The question isn’t really “why do projects fail?” — that’s been studied to death. The question is why organisations keep making the same mistakes, despite knowing better.

It’s Almost Never the Technology

Here’s something anyone who’s spent time in project delivery already knows: technology is rarely the reason things go sideways.

Modern tools are mature, well-documented, and come with extensive support ecosystems. Whether you’re building on AWS, Azure, Salesforce, or a hundred other platforms, the technology works. The problems lie elsewhere.

Unclear objectives. “We need a new CRM” is not an objective. It’s a solution. The objective might be “reduce customer churn by 15 percent” or “give sales reps a single view of each account.” When projects start with a solution instead of a problem, scope creep is inevitable because there’s no clear definition of done.

Poor stakeholder alignment. Different stakeholders want different things. The CFO wants cost reduction. The CMO wants better customer insights. The CTO wants a modern architecture. Operations wants minimal disruption. If these competing priorities aren’t reconciled upfront, they’ll surface mid-project as conflicting change requests, shifting timelines, and political battles over scope.

Underestimating change management. You can build the perfect system and it’ll still fail if nobody uses it. People resist change — not because they’re stubborn, but because change is genuinely disruptive. New processes mean new habits, new skills, and a temporary drop in productivity while everyone adjusts.

The organisations that treat change management as an afterthought — a few training sessions the week before go-live — consistently struggle with adoption. The ones that invest in it from day one have dramatically better outcomes.

The Governance Problem

Large digital projects attract governance structures that slow everything down. Steering committees. Change advisory boards. Architecture review panels. Monthly status reports that take longer to prepare than the actual work they report on.

Some governance is necessary. Complex projects need oversight, risk management, and decision-making frameworks. But there’s a point where governance becomes a substitute for trust — and that point is reached far more often than anyone admits.

When project teams spend 30 percent of their time preparing reports, attending status meetings, and waiting for approvals, something has gone wrong. The overhead meant to reduce risk has itself become the risk.

The best-run projects have lean governance: a small group of empowered decision-makers, clear escalation paths, and a focus on outcomes rather than activity. They trust their delivery teams and intervene only when things go genuinely off track.

Scope: The Eternal Enemy

Scope creep is the most common killer of digital projects, and it usually starts innocently enough.

“While we’re at it, can we also add…” “The business just identified a new requirement that’s critical…” “This wasn’t in the original scope, but it’ll be easy to include…”

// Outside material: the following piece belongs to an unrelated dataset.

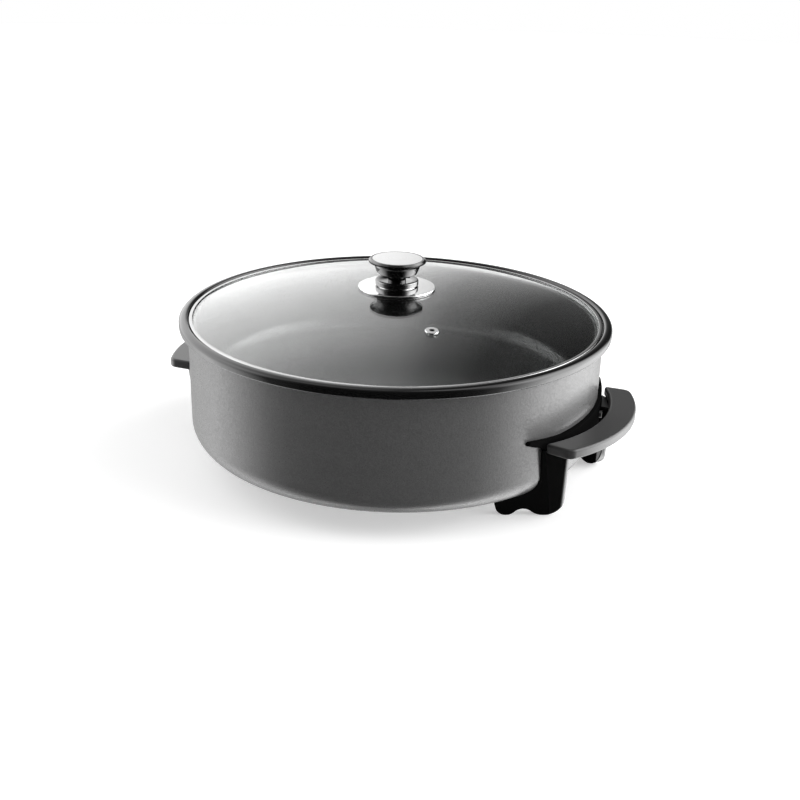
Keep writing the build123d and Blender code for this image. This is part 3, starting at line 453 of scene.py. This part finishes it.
plate_steel = finish("plate_steel", rings, Scale=2500.0, Colour=grey(0.92), Roughness=0.09, Variation=0.05,
                     bsdf_Metallic=1.0)
knob_satin = finish("knob_satin", rings, bump=0.1, depth=0.00003, Scale=2200.0, Colour=grey(0.86),
                    Roughness=0.34, Variation=0.15, bsdf_Metallic=0.6)
screw_steel = finish("screw_steel", grain, Scale=900.0, Colour=grey(0.5), Roughness=0.32, Variation=0.15,
                     bsdf_Metallic=1.0)
cover_steel = finish("cover_steel", grain, bump=0.1, depth=0.00005, Scale=500.0, Colour=grey(0.5),
                     Roughness=0.4, Variation=0.2, bsdf_Metallic=1.0)
pin_metal = finish("pin_metal", grain, Scale=900.0, Colour=(0.62, 0.58, 0.5, 1), Roughness=0.25,
                   Variation=0.1, bsdf_Metallic=1.0)
contact_metal = finish("contact_metal", grain, Scale=900.0, Colour=(0.66, 0.56, 0.36, 1), Roughness=0.28,
                       Variation=0.1, bsdf_Metallic=1.0)
heater_sheath = finish("heater_sheath", grain, Scale=600.0, Colour=(0.16, 0.13, 0.12, 1), Roughness=0.5,
                       Variation=0.15, bsdf_Metallic=1.0)
ceramic = finish("ceramic", grain, Scale=600.0, Colour=(0.8, 0.77, 0.72, 1), Roughness=0.35, Variation=0.1)
insulation = finish("insulation", grain, bump=0.8, depth=0.0008, Scale=350.0, Colour=(0.62, 0.58, 0.48, 1),
                    Roughness=0.95, Variation=0.05, Mottle=0.5)
gasket_rubber = finish("gasket_rubber", grain, bump=0.2, depth=0.00005, Scale=900.0, Colour=grey(0.02),
                       Roughness=0.6, Variation=0.1)
print("finishes so far", len(bpy.data.materials))

# %% [markdown]
# The casting wears two coats: a gloss black enamel on the rim and a satin non-stick coat in the
# well. One material does both, with a mask that reads the distance from the axis.

# %% Two coats on the casting
pan_enamel = bpy.data.materials.new("pan_enamel")
pan_enamel.use_nodes = True
tree = pan_enamel.node_tree
shader = tree.nodes["Principled BSDF"]
shader.inputs["IOR"].default_value = 1.5
radius, _ = radius_and_height(tree)
rim_start, mask_width = 0.2058, 0.0006
on_rim = range_node(tree, radius, rim_start, rim_start + mask_width)


def grain_node(**values):
    """The fine grain, set for one of the two coats."""
    node = tree.nodes.new("ShaderNodeGroup")
    node.node_tree = grain
    for key, value in values.items():
        node.inputs[key].default_value = value
    return node


coat = grain_node(Scale=1200.0, Colour=grey(0.012), Roughness=0.27, Variation=0.12)
gloss = grain_node(Scale=300.0, Colour=grey(0.006), Roughness=0.07, Variation=0.02)
colour = mix_colour(tree, on_rim, coat.outputs["Colour"], gloss.outputs["Colour"])
tree.links.new(colour, shader.inputs["Base Color"])
smoother = math_node(tree, "SUBTRACT", gloss.outputs["Roughness"], coat.outputs["Roughness"])
change = math_node(tree, "MULTIPLY", on_rim, smoother)
tree.links.new(math_node(tree, "ADD", coat.outputs["Roughness"], change), shader.inputs["Roughness"])
coat_depth, coat_strength = 0.00008, 0.1
relief = tree.nodes.new("ShaderNodeBump")
relief.inputs["Distance"].default_value = coat_depth
tree.links.new(coat.outputs["Height"], relief.inputs["Height"])
tree.links.new(range_node(tree, on_rim, 0.0, 1.0, coat_strength, 0.0), relief.inputs["Strength"])
tree.links.new(relief.outputs[0], shader.inputs["Normal"])
print("two coats on", pan_enamel.name)

# %% [markdown]
# Glass lets light through. A path tracer finds it hard to follow light that bends on its way to
# what is behind the glass, so for shadow rays, and for rays from a dull surface, the glass is
# simply see-through. For the eye it is a Principled glass with plain transmission.

# %% Glass
lid_glass_finish = finish("lid_glass", grain, Scale=40.0, Colour=(0.97, 0.985, 0.98, 1), Roughness=0.0,
                          Variation=0.0, Mottle=0.02, bsdf_Transmission_Weight=1.0, bsdf_IOR=1.5)
tree = lid_glass_finish.node_tree
paths = add_node(tree, "ShaderNodeLightPath")
clear = add_node(tree, "ShaderNodeBsdfTransparent", Color=(0.92, 0.93, 0.93, 1))
lets_light = tree.nodes.new("ShaderNodeMixShader")
dull_or_shadow = math_node(tree, "MAXIMUM", paths.outputs["Is Shadow Ray"], paths.outputs["Is Diffuse Ray"])
tree.links.new(dull_or_shadow, lets_light.inputs[0])
tree.links.new(tree.nodes["Principled BSDF"].outputs[0], lets_light.inputs[1])
tree.links.new(clear.outputs[0], lets_light.inputs[2])
tree.links.new(lets_light.outputs[0], tree.nodes["Material Output"].inputs["Surface"])
print("glass ready")

# %% [markdown]
# The bracket is one dark moulding with two skins. Its legs and arms are smooth and take a clear
# highlight, and its band round the wall is dull, as a mould texture makes it. The dull skin has no
# gloss of its own, and a coat layer brings it back away from the wall.

# %% Two skins on the bracket
bracket_plastic = finish("bracket_plastic", grain, bump=0.15, depth=0.00005,
                         Scale=1400.0, Colour=grey(0.006), Roughness=0.6, Variation=0.08,
                         bsdf_Specular_IOR_Level=0.0, bsdf_Coat_Roughness=0.3, bsdf_Coat_IOR=1.5)
tree = bracket_plastic.node_tree
radius, _ = radius_and_height(tree)
dull_to, gloss_from = 0.2108, 0.2120
off_the_wall = range_node(tree, radius, dull_to, gloss_from)
tree.links.new(off_the_wall, tree.nodes["Principled BSDF"].inputs["Coat Weight"])
print("two skins on", bracket_plastic.name)

# %% [markdown]
# ## Pieces turned on a lathe
# Thin round pieces give long narrow highlights, which show every corner of a coarse ring. So the
# lid's steel band and the roll of the rim are turned here in many fine steps: a closed outline of
# radius and height pairs, rounded where the sheet is bent, goes once round the axis.

# %% Lathe helper
def arc_points(centre_r, centre_z, radius, start, end, steps=6, tall=None):
    """Points of an arc in the section, from a start to an end angle in degrees; tall makes it an oval."""
    angles = [math.radians(start + (end - start) * step / steps) for step in range(steps + 1)]
    return [(centre_r + radius * math.cos(a), centre_z + (tall or radius) * math.sin(a)) for a in angles]


def turned_piece(name, outline, steps, material, body):
    """A closed ring turned from an outline of radius and height pairs, in metres."""
    mesh = bpy.data.meshes.new(name)
    form = bmesh.new()
    corners = [form.verts.new((r, 0, z)) for r, z in outline]
    edges = [form.edges.new((corners[k - 1], corners[k])) for k in range(len(corners))]
    bmesh.ops.spin(form, geom=corners + edges, axis=(0, 0, 1), cent=(0, 0, 0), angle=math.tau, steps=steps,
                   use_merge=True, use_duplicate=False)
    bmesh.ops.remove_doubles(form, verts=form.verts, dist=1e-7)
    bmesh.ops.recalc_face_normals(form, faces=form.faces)
    for face in form.faces:
        face.smooth = True
    form.to_mesh(mesh)
    form.free()
    mesh.materials.append(material)
    piece = bpy.data.objects.new(name, mesh)
    scene.collection.objects.link(piece)
    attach(piece, body)
    print(name, len(mesh.polygons), "faces")
    return piece


# %% Steel band round the glass
fine_steps = 480
band_r, band_low, band_high = 0.2051, 0.1383, 0.1449
under_lap_r, top_lap_r = 0.1991, 0.2019
sheet, bend = 0.0006, 0.0009
band_outline = (
    [(under_lap_r, band_low)]
    + arc_points(band_r - bend, band_low + bend, bend, -90, 0)
    + arc_points(band_r - bend, band_high - bend, bend, 0, 90)
    + arc_points(top_lap_r, band_high - sheet / 2, sheet / 2, 90, 270, 8)
    + [(band_r - sheet, band_high - sheet), (band_r - sheet, band_low + sheet)]
    + [(under_lap_r, band_low + sheet)]
)
band = turned_piece("lid_band_turned", band_outline, fine_steps, band_steel, "lid")
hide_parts("lid_band")

# %% Roll of the rim
# An inner and an outer quarter of an oval meet at the crown and wrap the casting's own rim.
rim_in, rim_out, rim_low = 0.20626, 0.21498, 0.13736
crown_r, crown_z, crown_in_z, crown_out_z = 0.2090, 0.1463, 0.1440, 0.1421
root_out_r, root_z = 0.2083, 0.1395
lip_r, lip_z, edge_under = 0.2115, 0.13886, 0.0015
rim_outline = (
    [(rim_in, root_z)]
    + arc_points(crown_r, crown_in_z, crown_r - rim_in, 180, 90, 10, tall=crown_z - crown_in_z)
    + arc_points(crown_r, crown_out_z, rim_out - crown_r, 90, 0, 16, tall=crown_z - crown_out_z)[1:]
    + arc_points(rim_out - edge_under, rim_low + edge_under, edge_under, 0, -90)
    + [(lip_r, rim_low), (lip_r, lip_z), (root_out_r, root_z)]
)
turned_piece("rim_enamel", rim_outline, fine_steps, pan_enamel, "pan_body")

# %% [markdown]
# The collar under the knob is a plain disc in the solids. A maker turns it deeper, with a recess
# that takes the foot of the knob and rounds that catch the light above and below.

# %% Collar under the knob
collar_r, collar_low, collar_high, collar_round = 0.0215, 0.1737, 0.1794, 0.0014
screw_hole_r, recess_r, recess_z = 0.0030, 0.0090, 0.1764
collar_steps = 192
collar_outline = (
    [(screw_hole_r, collar_low)]
    + arc_points(collar_r - collar_round, collar_low + collar_round, collar_round, -90, 0, 8)
    + arc_points(collar_r - collar_round, collar_high - collar_round, collar_round, 0, 90, 8)
    + [(recess_r, collar_high), (recess_r, recess_z), (screw_hole_r, recess_z)]
)
collar = turned_piece("knob_collar_turned", collar_outline, collar_steps, collar_gloss, "lid")
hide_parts("knob_collar")

# %% [markdown]
# ## Dress the solids
# Each solid whose shape is right keeps it and takes its finish.

# %% Give each solid its finish
finishes = {
    "inner_pan": pan_enamel, "outer_shell": shell_paint, "base_cover": cover_steel,
    "base_cover_screws": screw_steel, "insulation_pad": insulation, "heating_element": heater_sheath,
    "terminal_pins": pin_metal, "terminal_bushings": ceramic, "probe_sleeve": sleeve_steel,
    "inlet_guard": inlet_plastic, "inlet_screws": screw_steel, "earth_contacts": contact_metal,
    "handle_bracket_right": bracket_plastic, "handle_bracket_left": bracket_plastic,
    "grip_right": grip_plastic, "grip_left": grip_plastic,
    "grip_screws_right": screw_steel, "grip_screws_left": screw_steel,
    "bracket_screws_right": screw_steel, "bracket_screws_left": screw_steel,
    "lid_glass": lid_glass_finish, "lid_band": band_steel, "steam_vent": vent_steel,
    "knob_gasket": gasket_rubber, "knob_plate": plate_steel, "knob_collar": collar_gloss,
    "knob_body": knob_gloss, "knob_insert": knob_satin, "knob_washer": screw_steel, "knob_screw": screw_steel,
}
for node_name, material in finishes.items():
    solid = nodes[node_name]
    for index in range(len(solid.material_slots)):
        solid.material_slots[index].material = material
print("dressed", len(finishes), "of", len(nodes))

Each individual addition seems reasonable. Collectively, they transform a focused project into something unmanageable. The timeline extends. The budget swells. The team burns out trying to hit an ever-moving target.

The fix isn’t complicated in theory: define scope rigorously, manage change requests through a formal process, and be willing to say no. In practice, saying no to senior stakeholders who want “just one more thing” requires political courage that many project managers don’t have — or aren’t supported to exercise.

The Vendor Trap

Many digital projects involve external vendors, and this adds another layer of complexity. The vendor relationship can be a force multiplier or a source of constant friction.

Common traps include:

Selecting on price alone. The cheapest bid often comes from a vendor who’s underestimated the work, understaffed the team, or plans to make up the difference through change requests. You get what you pay for.

Treating the vendor as an outsider. When vendors are kept at arm’s length — excluded from strategic discussions, given requirements through a formal document toss, and managed through contract clauses rather than collaboration — the project suffers. The best outcomes come from treating vendors as an extension of the team, with shared objectives and open communication.

Expecting the vendor to define your strategy. Vendors can advise. They can recommend. But they can’t tell you what your business needs. That understanding has to come from within the organisation. Projects that outsource strategic thinking along with the build consistently underperform.

What Good Looks Like

Projects that succeed tend to share a few characteristics:

A clear, measurable objective that everyone involved can articulate in one sentence.

An empowered project sponsor who can make decisions, resolve conflicts, and protect the team from political interference.

Small, incremental deliveries rather than a single big-bang launch. Ship something useful every few weeks. Get feedback. Adjust. This reduces risk and keeps momentum alive.

Honest reporting. The status is green until it isn’t, and then it’s immediately red. Projects that spend months in amber, with everyone pretending things are basically fine, are the ones that end in spectacular failure. According to the Project Management Institute, organisations with transparent reporting practices complete 76 percent of projects on time, compared to 52 percent for those without.

Appropriate team composition. The right mix of technical, business, and change management skills. Not just developers. Not just analysts. A team that can build, communicate, and drive adoption simultaneously.

The Pattern Will Repeat

Here’s the cynical truth: most organisations won’t fix these problems. They’ll keep running projects the same way, getting the same results, and blaming the technology, the vendor, or the methodology.

The ones that break the pattern do so by treating project delivery as an organisational capability rather than an occasional activity. They invest in their people, their processes, and their culture. They learn from failures instead of burying them.

Digital projects don’t fail because the technology is hard. They fail because organisations are complex, messy, political environments where good intentions collide with misaligned incentives and poor communication.

Fix the people problems, and the technology takes care of itself.